With the Federal election officially called for 18 May, the outcome of the election has quickly become a major talking point throughout the property and development industry – especially as we think about what each potential outcome may mean for the industry over the next few years. Amid fallout from the banking royal commission, tighter APRA regulations and the cooling national housing market, the looming federal election is being held in a time of uncertainty within
the property market. So, what can developers expect from a Labor or Liberal victory, and what implications might a hung parliament have?
A Liberal Party Victory
Having been the former Treasurer and member of the Property Council of Australia, current Prime Minister Scott Morrison understands better than most the implications that governmental changes in the property and development industry can have for buyers, sellers and investors in the housing market.
Morrison’s government is in fierce support of APRA macroprudential controls that have regulated the Australian property industry over the past five years. The Prime Minister has backed APRA’s three main tools that have deflated the nation’s hot housing market, including a 10 per cent cap on investor lending growth in 2014, a 30 per cent limit on interest-only loans in 2017, and ongoing closer inspection of borrower income and expenses.

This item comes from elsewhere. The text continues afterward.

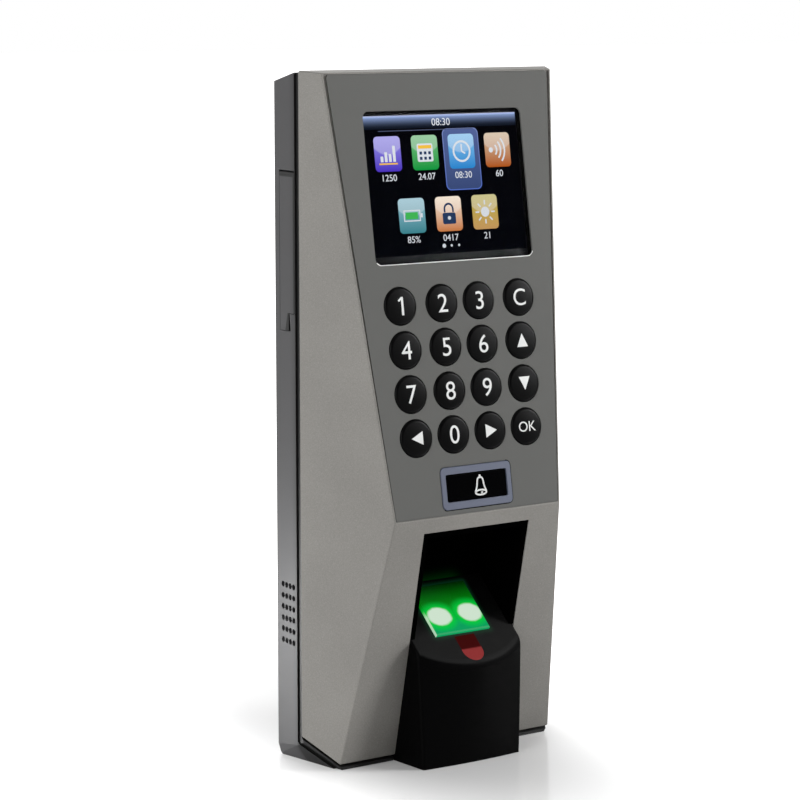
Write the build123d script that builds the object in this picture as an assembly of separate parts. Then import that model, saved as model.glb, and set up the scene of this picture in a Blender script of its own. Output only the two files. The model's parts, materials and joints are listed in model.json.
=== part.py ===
"""Wall terminal with a fingerprint sensor, a colour display, sixteen keys and a bell button.

The terminal is modelled from two datums: Y 0 is the rear edge of the front cover and Z 0 is the
cover's lower front edge, with X to the terminal's right, Y back to the wall and Z up. Every
sub-part is then moved so that the origin is the middle of the wall plate's hole pattern, on the
plate's back face. All sizes are millimetres.
"""

from build123d import *
import math
import os

# ---------------------------------------------------------------- outline of the terminal
width = 80.0
height = 183.0
side_slope = 0.53  # how far each side closes in for each millimetre forward
top_y, top_drop = -6.0, 0.5  # front edge of the top, and how far it lies below the height
ridge_y, ridge_z = -24.9, 66.8  # ridge where the upper face meets the lower face
foot_y = -10.3  # lower front edge of the cover
side_foot_z = 6.2  # lower end of the cover's rear edge
cover_wall = 2.5
cover_floor = 1.6
edge_round = 0.5

# ---------------------------------------------------------------- casing behind the cover
casing_depth = 13.0
casing_wall = 2.0
casing_drop = 1.4  # depth of the casing's floor below the cover
casing_top_slope = 0.238  # fall of the casing's top for each millimetre back
casing_draft = 0.4  # how far each side closes in over the casing's depth
casing_round = 0.8
facet_high_z, facet_rear_inset = 2.0, 1.16  # facets at the casing's lower corners
facet_side_run, facet_side_z = 11.8, 4.0  # where they meet the sides, measured from the casing's back
facet_front_y, facet_front_inset = -8.0, 5.3
rim_y = 2.2  # front end of the casing's outer wall
tongue_y = 0.7  # front end of the stepped tongue, which leaves a shadow gap
tongue_step = 0.5
under_gap, under_tongue = 0.7, 2.6  # gap and tongue below the cover's sloping underside
back_inner_y = 10.1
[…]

Historically, Liberal policies on housing affordability have centred around increasing supply and planning reform.
The Liberal Party have introduced measures such as allowing first home buyers to contribute more of their super to purchasing property and charging foreign investors extra for unoccupied properties.
If Liberal claims victory in the federal election, Australian home buyers can build a deposit within their superannuation, aided by yearly voluntary contributions of up to $15,000. Stamp duty will also be halved on home purchases up to $400,000 for first-time buyers.
Australians over 65 who want to downsize and sell their homes will receive a non-concessional contribution of up to $300,000 to their superannuation funds from the proceeds of the sale of their principal home.
For investors, negative gearing will continue but deductions for travel expenses relating to property investment will be disallowed, and foreign investors will face an annual charge of $5,000 if their property isn’t occupied within the first six months of ownership. Housing conditions will likely stabilize in light of these incentives for investors.
From now until July 2024, the Coalition intends to increase the threshold of the 32.5 per cent tax bracket, offering taxpayers substantial tax cuts.However, Morrison is currently facing a federal election with the economy at its weakest and signs that consumers have already reacted to Australia’s folding housing market.
The Guardian’s opinion poll shows that Labor currently remains ahead of the Morrison government on the two-party preferred measure 52 per cent to 48 per cent as at March 26.
A Labor Party Victory
The Labor Party plans to roll back two stages of the Coalition’s tax cuts, which favour higher income earners. The party also has plans to end negative gearing for future investment properties (excluding newly built homes), which has been met with trepidation from the housing industry that warns the policy could lower property prices and increase rents.
If successful, the opposition also intends to halve the capital gains tax discount for assets purchased from January 1, 2020, meaning investors have just over six months to get ahead of the new curbs.
For sellers, Labor reforms of capital gains tax will not affect existing investments, nor investments made by super funds. Instead, the policy will allow existing investment properties to be ‘grandfathered’, whereby taxpayers can continue to claim their deductions but not gain negative gearing benefits from future purchases of existing houses.
Despite Prime Minister Scott Morrison labeling these policies as ‘growth destroying’, Labor’s reforms could potentially benefit the wider economy by minimizing the flow of capital into an unproductive sector. The impact on house prices might also be lesser due to already low investor participation in the housing market.
The Commonwealth Treasury recently declined to back the Coalition’s argument that removing negative gearing tax concessions would lower house prices, instead saying the cuts were unlikely to have much impact in the long term.
Labor’s policies, particularly around housing affordability, are designed to remove tax concessions, which the party believes are favouring investors and preventing owner-occupiers and buyers from entering the market.
Labor’s planned restructure of the tax system could create economic uncertainty, but its inherent policies could also support the creation of a fresh housing supply and as a result, more opportunities for developers.
A hung parliament
In the event of a hung parliament, where neither party has majority vote, independent members or members of a minor party hold the power to decide which party will form government.
Following its loss of the seat of Wentworth in a by-election, the Coalition has already lost its majority in the lower house. The crossbenchers, a diverse mix of independents and members of the Greens, Centre Alliance and Katter’s Australian Party will ultimately decide the outcome. Given the crossbench’s conflicting interests, it’s unclear how their decision might affect the election policies the property market faces.
What is clear is that buyers, sellers and investors in the market have already reacted to proposed changes and this will continue up until the election. Both party’s strategies are not without political and economic risks and the election could inevitably see big changes as investors rush out to make purchases before potential reforms.
Over the next 5 or so weeks, as all major parties transition well and truly into campaign-mode leading up to May 18, we will no doubt begin to hear more insights into their specific approaches to the housing market and the property industry in general.
But, no matter what the result of the election is, the industry could be rocked by policy changes that may come into effect as early as July, or as late as mid-2020 – making this an election that the entire property industry is going to want to watch.